Michael Rakowitz (; born Long Island, New York, 22 October 1973) is an Iraqi-American artist living and working in Chicago. He is best known for his conceptual art shown in non-gallery contexts.

Rakowitz is Professor of Art Theory and Practice at Northwestern University, and is represented by Rhona Hoffman Gallery, Chicago; Jane Lombard Gallery, New York; and Barbara Wien Galerie, Berlin; and Green Art Gallery, Dubai. He lives and works in Chicago.

Work
Michael Rakowitz is an Iraqi-American artist and author whose work has appeared in venues worldwide. This includes dOCUMENTA (13), P.S.1, MoMA, MassMOCA, Castello di Rivoli, Palais de Tokyo, the 16th Biennale of Sydney, the 10th and 14th Istanbul Biennials, Sharjah Biennial 8, Tirana Biennale, National Design Triennial at the Cooper-Hewitt, Transmediale 05, FRONT Triennial in Cleveland, and CURRENT:LA Public Art Triennial.
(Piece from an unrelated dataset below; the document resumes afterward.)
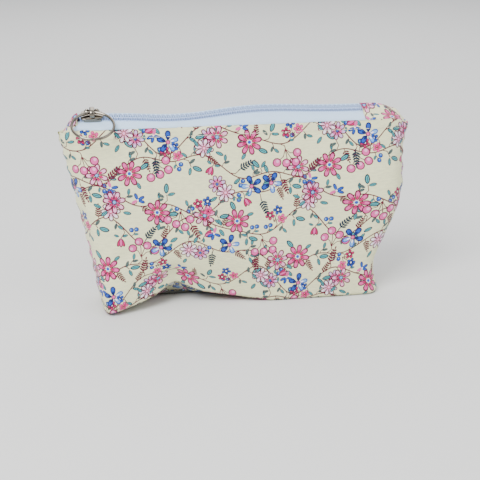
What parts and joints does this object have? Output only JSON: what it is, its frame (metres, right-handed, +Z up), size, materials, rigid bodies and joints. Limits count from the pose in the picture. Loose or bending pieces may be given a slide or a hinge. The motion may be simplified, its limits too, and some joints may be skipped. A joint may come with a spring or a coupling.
{
  "type": "zippered pouch",
  "caption": "Small printed cotton pouch with a boxed flat base, a white coil zip along the top and a round ring pull on its slider.",
  "frame": {"origin": "centre of the pouch's footprint, on the surface it stands on", "axes": "+Z up, the front faces -Y, the zip runs along X and closes toward -X"},
  "size_m": [0.19, 0.0394, 0.1073],
  "materials": {
    "printed_cotton": "plain-woven cotton with an all-over printed flower pattern",
    "interfacing": "non-woven",
    "lining_cotton": "plain-woven cotton",
    "zip_tape": "woven polyester",
    "zip_coil": "nylon monofilament",
    "thread": "spun polyester",
    "white_thread": "spun polyester",
    "nickel": "bright nickel plate"
  },
  "bodies": {
    "pouch": {"outer_front": "printed_cotton", "outer_back": "printed_cotton", "interfacing_front": "interfacing", "interfacing_back": "interfacing", "lining_front": "lining_cotton", "lining_back": "lining_cotton", "zip_tape_front": "zip_tape", "zip_tape_back": "zip_tape", "zip_coil_front": "zip_coil", "zip_coil_back": "zip_coil", "coil_stitching_front": "white_thread", "coil_stitching_back": "white_thread", "zip_end_tab_left": "printed_cotton", "zip_end_tab_right": "printed_cotton", "tab_stitching_left": "thread", "tab_stitching_right": "thread", "topstitch_front": "thread", "topstitch_back": "thread", "side_seam_left": "thread", "side_seam_right": "thread", "corner_seam_left": "thread", "corner_seam_right": "thread", "bottom_seam": "thread"},
    "slider": {"slider_body": "nickel", "slider_bridge": "nickel"},
    "ring": {"pull_ring": "nickel"}
  },
  "joints": [
    {"name": "slider_travel", "type": "slide", "parent": "pouch", "child": "slider", "axis": [1, 0, 0], "range_m": [0, 0.137]},
    {"name": "ring_swing", "type": "hinge", "parent": "slider", "child": "ring", "pos_m": [-0.076, 0.00023, 0.10448], "axis": [-1, 0, 0], "range_deg": [0, 195]}
  ]
}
He has had solo projects and exhibitions with Creative Time, Tate Modern in London, The Wellin Museum of Art, MCA Chicago, Lombard Freid Gallery and Jane Lombard Gallery in New York, SITE Santa Fe, Galerie Barbara Wien in Berlin, Rhona Hoffman Gallery in Chicago, Malmö Konsthall, Tensta Konsthall, and Kunstraum Innsbruck. 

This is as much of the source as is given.